*Data block*
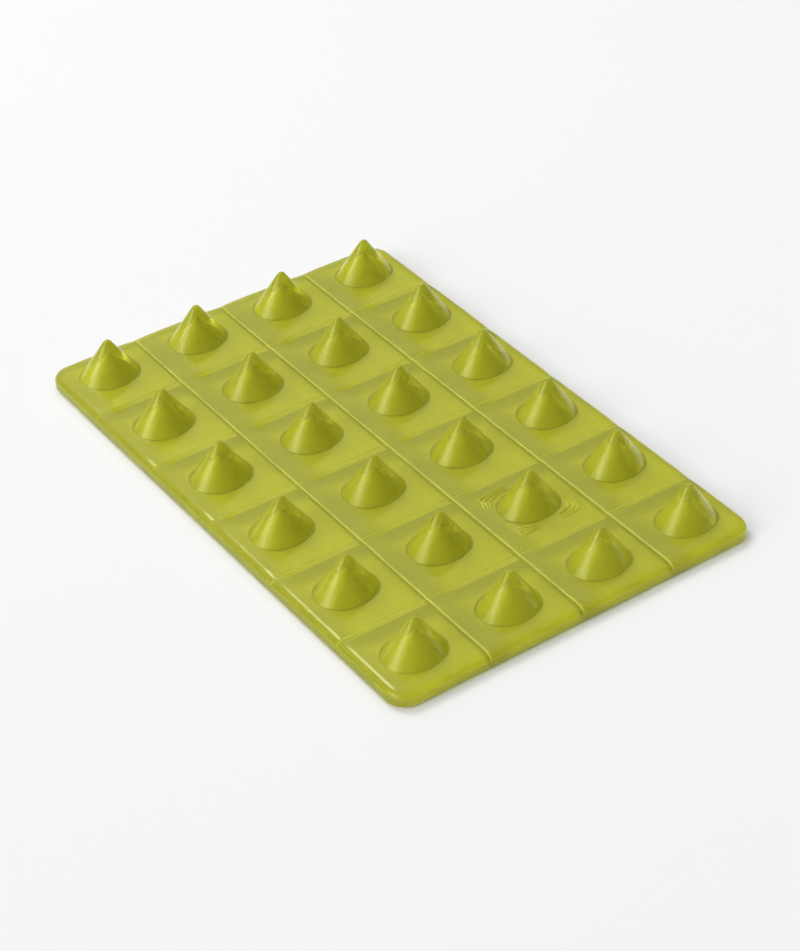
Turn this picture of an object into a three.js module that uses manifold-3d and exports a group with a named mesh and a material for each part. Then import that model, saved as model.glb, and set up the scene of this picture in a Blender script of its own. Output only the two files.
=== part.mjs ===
// A snowboard stomp pad: a grooved, moulded mat carrying a grid of hollow conical studs,
// with a double-sided adhesive sheet under it and a peel-off release liner under that.
//
// Units are millimetres. +X runs across the pad, +Y along it and +Z up. The origin is at
// the centre of the liner's underside, which is the face that the pad rests on.

import * as THREE from 'three';
import { mergeVertices } from 'three/addons/utils/BufferGeometryUtils.js';
import Module from 'manifold-3d';

// Driving dimensions: the grid
const ROWS = 6; // along Y; row 1 is at the -Y end
const COLUMNS = 4; // across X; column 1 is at the -X side
const PITCH = 21.5; // from one stud's centre to the next, both ways
const SIDE_MARGIN = 9.9; // from an outer stud's centre to the mat's long side
const END_MARGIN = 8.9; // from an outer stud's centre to the mat's short end
const CORNER_RADIUS = 4.2; // the mat's four corners, seen from above

// Driving dimensions: the layers, from the bottom up
const LINER_THICKNESS = 0.2;
const ADHESIVE_THICKNESS = 0.3;
const WEB_THICKNESS = 2.2; // the mat's thickness under its grooves
const TILE_THICKNESS = 0.9; // how far the tiles stand above the groove floors
const STUD_HEIGHT = 8.45; // from the tiles' top to a stud's tip

// Driving dimensions: the tiles
const GROOVE_FLOOR = 0.3; // width of a groove at its floor
const TILE_BEVEL = 0.35; // chamfer round each tile's top
const TILE_CORNER = 0.9; // radius of the tile corners that meet at a crossing

// Driving dimensions: the rolled edge round the mat's top
const ROLL_WIDTH = 1.8;
const ROLL_FALL = 1.4;
const ROLL_STEPS = 4;

// Driving dimensions: the studs
const FLANK_SLOPE = 0.63; // radius lost per millimetre of height
const TIP_RADIUS = 0.9;
const OVAL_X = 1.12; // a stud is stretched across the pad by this much
const OVAL_Y = 0.88; // and narrowed along it by this much
const CAVITY_DEPTH = 8.6; // from the mat's underside to the top of a stud's hollow
const CAVITY_SLOPE = 0.58;
const CAVITY_TIP_RADIUS = 0.25; // the hollow's small flat top

// Driving dimensions: how far the sheets stay inside the mat's outline
const ADHESIVE_INSET = 0.8;
const LINER_INSET = 0.5;

// Smoothness
const STUD_SIDES = 20;
const TIP_STEPS = 3;
const LARGE_CORNER_STEPS = 8;
const SMALL_CORNER_STEPS = 2;

// Levels and sizes worked out from them
const LINER_TOP = LINER_THICKNESS;
const MAT_BOTTOM = LINER_TOP + ADHESIVE_THICKNESS;
const WEB_TOP = MAT_BOTTOM + WEB_THICKNESS;
const TILE_TOP = WEB_TOP + TILE_THICKNESS;
const TIP_LEVEL = TILE_TOP + STUD_HEIGHT;
const CAVITY_TOP = MAT_BOTTOM + CAVITY_DEPTH;
const HALF_WIDTH = ((COLUMNS - 1) * PITCH) / 2 + SIDE_MARGIN;
const HALF_LENGTH = ((ROWS - 1) * PITCH) / 2 + END_MARGIN;

const wasm = await Module();
wasm.setup();

// Materials

function finish(color, roughness) {
  return new THREE.MeshStandardMaterial({ color, roughness, metalness: 0 });
}

const padRubber = finish(0xafb432, 0.3);
const adhesiveFilm = finish(0xe6e7dc, 0.25);
const linerPaper = finish(0xf3f3ef, 0.6);

// Solids

/** Turns a closed three.js geometry into a manifold-3d solid. */
function toSolid(geometry) {
  const bare = geometry.clone();
  bare.deleteAttribute('normal');
  bare.deleteAttribute('uv');
  const merged = mergeVertices(bare, 1e-4);
  return new wasm.Manifold(new wasm.Mesh({
    numProp: 3,
    vertProperties: merged.attributes.position.array,
    triVerts: Uint32Array.from(merged.index.array),
  }));
}

/** Turns a manifold-3d solid back into a three.js geometry. */
function toGeometry(solid) {
  const mesh = solid.getMesh();
  const geometry = new THREE.BufferGeometry();
  const position = new THREE.BufferAttribute(Float32Array.from(mesh.vertProperties), 3);
  geometry.setAttribute('position', position);
  geometry.setIndex(new THREE.BufferAttribute(Uint32Array.from(mesh.triVerts), 1));
  geometry.computeVertexNormals();
  return geometry;
}

/** The outline of a rectangle whose corners are rounded, each with a radius of its own. */
function roundedOutline({ left, right, bottom, top, radii }) {
  const [bottomRight, topRight, topLeft, bottomLeft] = radii;
  const corners = [
    { x: right - bottomRight, y: bottom + bottomRight, radius: bottomRight, turn: -0.5 },
    { x: right - topRight, y: top - topRight, radius: topRight, turn: 0 },
    { x: left + topLeft, y: top - topLeft, radius: topLeft, turn: 0.5 },
    { x: left + bottomLeft, y: bottom + bottomLeft, radius: bottomLeft, turn: 1 },
  ];
  const points = corners.flatMap(({ x, y, radius, turn }) => {
    const steps = radius > TILE_CORNER ? LARGE_CORNER_STEPS : SMALL_CORNER_STEPS;
    return Array.from({ length: steps + 1 }, (_, step) => {
      const angle = Math.PI * (turn + (0.5 * step) / steps);
      return new THREE.Vector2(x + radius * Math.cos(angle), y + radius * Math.sin(angle));
    });
  });
  return new THREE.Shape(points);
}

/** The mat's outline, drawn in by an even distance. */
function matOutline(inset) {
  const radius = CORNER_RADIUS - inset;
  return roundedOutline({
    left: -HALF_WIDTH + inset,
    right: HALF_WIDTH - inset,
    bottom: -HALF_LENGTH + inset,
    top: HALF_LENGTH - inset,
    radii: [radius, radius, radius, radius],
  });
}

/** A flat plate between two levels. */
function plate(outline, bottomLevel, topLevel) {
  const depth = topLevel - bottomLevel;
  const geometry = new THREE.ExtrudeGeometry(outline, { depth, bevelEnabled: false });
  return geometry.translate(0, 0, bottomLevel);
}

/** An oval solid about +Z from [radius, level] pairs that start and end on the axis. */
function ovalSolid(profile) {
  const points = profile.map(([radius, level]) => new THREE.Vector2(radius, level));
  const round = new THREE.LatheGeometry(points, STUD_SIDES).rotateX(Math.PI / 2);
  return round.scale(OVAL_X, OVAL_Y, 1);
}

// The grid

function columnX(column) {
  return (column - (COLUMNS + 1) / 2) * PITCH;
}

function rowY(row) {
  return (row - (ROWS + 1) / 2) * PITCH;
}

/** Calls a function with the row and column of every stud, and lists what it returns. */
function forEachCell(make) {
  const cells = [];
  for (let row = 1; row <= ROWS; row += 1) {
    for (let column = 1; column <= COLUMNS; column += 1) {
      cells.push(make(row, column));
    }
  }
  return cells;
}

// The mat

/** One raised tile. It starts inside the web, so that the two join into one solid. */
function tile(row, column) {
  const reach = (PITCH - GROOVE_FLOOR) / 2;
  const first = { x: column === 1, y: row === 1 };
  const last = { x: column === COLUMNS, y: row === ROWS };
  const radiusAt = (onSide, onEnd) => (onSide && onEnd ? CORNER_RADIUS : TILE_CORNER);
  const outline = roundedOutline({
    left: columnX(column) - (first.x ? SIDE_MARGIN : reach),
    right: columnX(column) + (last.x ? SIDE_MARGIN : reach),
    bottom: rowY(row) - (first.y ? END_MARGIN : reach),
    top: rowY(row) + (last.y ? END_MARGIN : reach),
    radii: [
      radiusAt(last.x, first.y),
      radiusAt(last.x, last.y),
      radiusAt(first.x, last.y),
      radiusAt(first.x, first.y),
    ],
  });
  const rootLevel = WEB_TOP - TILE_BEVEL;
  const geometry = new THREE.ExtrudeGeometry(outline, {
    depth: TILE_TOP - rootLevel - TILE_BEVEL,
    bevelThickness: TILE_BEVEL,
    bevelSize: TILE_BEVEL,
    bevelOffset: -TILE_BEVEL,
    bevelSegments: 1,
  });
  return geometry.translate(0, 0, rootLevel);
}

/** The part of a stud's hollow that passes through the mat. */
function cavityMouth(row, column) {
  const overrun = 1;
  const bottomLevel = MAT_BOTTOM - overrun;
  const topLevel = TILE_TOP + overrun;
  const geometry = ovalSolid([
    [0, bottomLevel],
    [cavityRadius(bottomLevel), bottomLevel],
    [cavityRadius(topLevel), topLevel],
    [0, topLevel],
  ]);
  return geometry.translate(columnX(column), rowY(row), 0);
}

/** The space inside the mat's rolled edge. It reaches past the mat's underside. */
function rolledEnvelope() {
  const overrun = 1;
  const depth = TILE_TOP - MAT_BOTTOM + 2 * overrun;
  const geometry = new THREE.ExtrudeGeometry(matOutline(0), {
    depth: depth - ROLL_FALL,
    bevelThickness: ROLL_FALL,
    bevelSize: ROLL_WIDTH,
    bevelOffset: -ROLL_WIDTH,
    bevelSegments: ROLL_STEPS,
  });
  return geometry.translate(0, 0, TILE_TOP - depth);
}

function matGeometry() {
  let mat = toSolid(plate(matOutline(0), MAT_BOTTOM, WEB_TOP));
  for (const block of forEachCell(tile)) {
    mat = mat.add(toSolid(block));
  }
  mat = mat.intersect(toSolid(rolledEnvelope()));
  for (const mouth of forEachCell(cavityMouth)) {
    mat = mat.subtract(toSolid(mouth));
  }
  return toGeometry(mat);
}

// The studs

function cavityRadius(level) {
  return CAVITY_TIP_RADIUS + CAVITY_SLOPE * (CAVITY_TOP - level);
}

/** A hollow cone with a rounded tip, standing on the tiles' top. */
function studGeometry() {
  const flankAngle = Math.atan(FLANK_SLOPE);
  const tipCentre = TIP_LEVEL - TIP_RADIUS;
  const tangent = {
    radius: TIP_RADIUS * Math.cos(flankAngle),
    level: tipCentre + TIP_RADIUS * Math.sin(flankAngle),
  };
  const footRadius = tangent.radius + FLANK_SLOPE * (tangent.level - TILE_TOP);
  const tip = Array.from({ length: TIP_STEPS + 1 }, (_, step) => {
    const angle = flankAngle + ((Math.PI / 2 - flankAngle) * step) / TIP_STEPS;
    const radius = step === TIP_STEPS ? 0 : TIP_RADIUS * Math.cos(angle);
    return [radius, tipCentre + TIP_RADIUS * Math.sin(angle)];
  });
  return ovalSolid([
    [0, CAVITY_TOP],
    [CAVITY_TIP_RADIUS, CAVITY_TOP],
    [cavityRadius(TILE_TOP), TILE_TOP],
    [footRadius, TILE_TOP],
    ...tip,
  ]);
}

// The assembly

function piece(name, geometry, material) {
  const mesh = new THREE.Mesh(geometry, material);
  mesh.name = name;
  return mesh;
}

const linerOutline = matOutline(LINER_INSET);
const adhesiveOutline = matOutline(ADHESIVE_INSET);
const releaseLiner = piece('release_liner', plate(linerOutline, 0, LINER_TOP), linerPaper);
const adhesiveSheet = piece(
  'adhesive_sheet',
  plate(adhesiveOutline, LINER_TOP, MAT_BOTTOM),
  adhesiveFilm,
);
const baseMat = piece('base_mat', matGeometry(), padRubber);

const studs = new THREE.Group();
const studShape = studGeometry();
studs.add(...forEachCell((row, column) => {
  const stud = piece(`stud_r${row}_c${column}`, studShape, padRubber);
  stud.position.set(columnX(column), rowY(row), 0);
  return stud;
}));

const stompPad = new THREE.Group();
stompPad.add(releaseLiner, adhesiveSheet, baseMat, studs);

export default stompPad;
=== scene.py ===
"""Snowboard stomp pad: the visual model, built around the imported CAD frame.

The moulding is one closed mesh, made in millimetres tile by tile: a grid of lines that
follows the grooves and edges, and rings of points round each stud. Its places come from the
frame. The adhesive sheet and the release liner are made the same way, from one outline.
"""

import math

import bpy
import numpy as np
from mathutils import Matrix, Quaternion, Vector, noise


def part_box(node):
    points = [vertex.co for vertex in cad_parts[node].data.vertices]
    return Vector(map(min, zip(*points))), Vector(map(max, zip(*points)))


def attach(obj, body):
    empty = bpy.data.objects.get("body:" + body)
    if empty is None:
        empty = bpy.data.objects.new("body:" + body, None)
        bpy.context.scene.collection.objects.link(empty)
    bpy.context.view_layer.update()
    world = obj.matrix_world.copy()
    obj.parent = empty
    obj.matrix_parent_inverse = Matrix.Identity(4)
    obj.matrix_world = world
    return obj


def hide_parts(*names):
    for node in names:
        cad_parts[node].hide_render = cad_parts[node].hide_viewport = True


MM = 0.001

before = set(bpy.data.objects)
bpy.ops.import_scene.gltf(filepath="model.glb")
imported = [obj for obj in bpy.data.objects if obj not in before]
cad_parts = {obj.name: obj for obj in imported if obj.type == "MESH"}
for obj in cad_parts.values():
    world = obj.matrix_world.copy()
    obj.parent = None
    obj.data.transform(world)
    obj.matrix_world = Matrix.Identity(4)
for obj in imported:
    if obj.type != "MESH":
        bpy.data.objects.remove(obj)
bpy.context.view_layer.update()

# ---------------------------------------------------------------------------
# Dimensions, in millimetres. Places come from the frame, and shapes are named here.
# ---------------------------------------------------------------------------

ROWS = 6
COLUMNS = 4
CORNER_RADIUS = 4.2  # the mat's corners, seen from above

# The mat's top rolls off softly all round, and its bottom edge is nearly sharp.
EDGE_WIDTH = 1.8
EDGE_DROP = 1.4
FOOT_RADIUS = 0.2

# The tiles: narrow grooves between them, and a slight fall towards each groove.
ROW_GROOVE_SHARE = 0.5  # the depth of the grooves across the pad, beside those along it
GROOVE_DEPTH = 0.38
GROOVE_FLOOR = 0.06  # half the width of a groove's floor
SHOULDER = 0.2  # how far a groove's rounded wall reaches from its floor
PILLOW_DROP = 0.2  # the fall towards a groove
EDGE_SLOPE_DROP = 0.2  # the fall towards the pad's outside
PILLOW_WIDTH = 3.2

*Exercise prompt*
Please print the material above exactly as it appears, from its first line through the line containing "const ROLL_STEPS = 4;", inclusive, and stop there.

*Finished exercise*
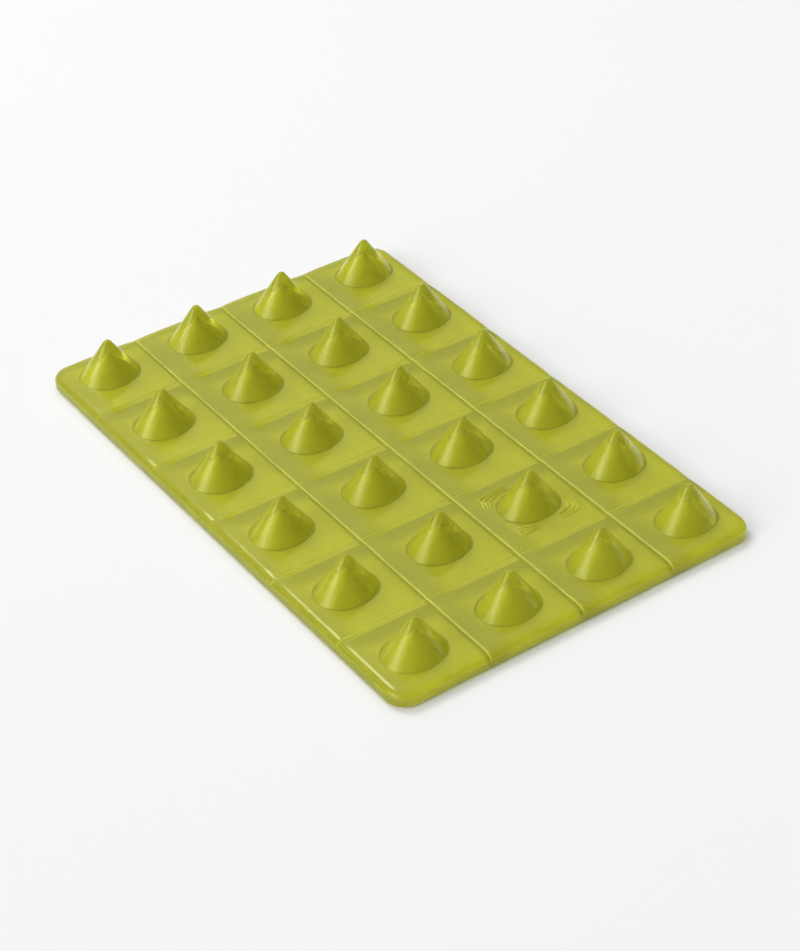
Turn this picture of an object into a three.js module that uses manifold-3d and exports a group with a named mesh and a material for each part. Then import that model, saved as model.glb, and set up the scene of this picture in a Blender script of its own. Output only the two files.
=== part.mjs ===
// A snowboard stomp pad: a grooved, moulded mat carrying a grid of hollow conical studs,
// with a double-sided adhesive sheet under it and a peel-off release liner under that.
//
// Units are millimetres. +X runs across the pad, +Y along it and +Z up. The origin is at
// the centre of the liner's underside, which is the face that the pad rests on.

import * as THREE from 'three';
import { mergeVertices } from 'three/addons/utils/BufferGeometryUtils.js';
import Module from 'manifold-3d';

// Driving dimensions: the grid
const ROWS = 6; // along Y; row 1 is at the -Y end
const COLUMNS = 4; // across X; column 1 is at the -X side
const PITCH = 21.5; // from one stud's centre to the next, both ways
const SIDE_MARGIN = 9.9; // from an outer stud's centre to the mat's long side
const END_MARGIN = 8.9; // from an outer stud's centre to the mat's short end
const CORNER_RADIUS = 4.2; // the mat's four corners, seen from above

// Driving dimensions: the layers, from the bottom up
const LINER_THICKNESS = 0.2;
const ADHESIVE_THICKNESS = 0.3;
const WEB_THICKNESS = 2.2; // the mat's thickness under its grooves
const TILE_THICKNESS = 0.9; // how far the tiles stand above the groove floors
const STUD_HEIGHT = 8.45; // from the tiles' top to a stud's tip

// Driving dimensions: the tiles
const GROOVE_FLOOR = 0.3; // width of a groove at its floor
const TILE_BEVEL = 0.35; // chamfer round each tile's top
const TILE_CORNER = 0.9; // radius of the tile corners that meet at a crossing

// Driving dimensions: the rolled edge round the mat's top
const ROLL_WIDTH = 1.8;
const ROLL_FALL = 1.4;
const ROLL_STEPS = 4;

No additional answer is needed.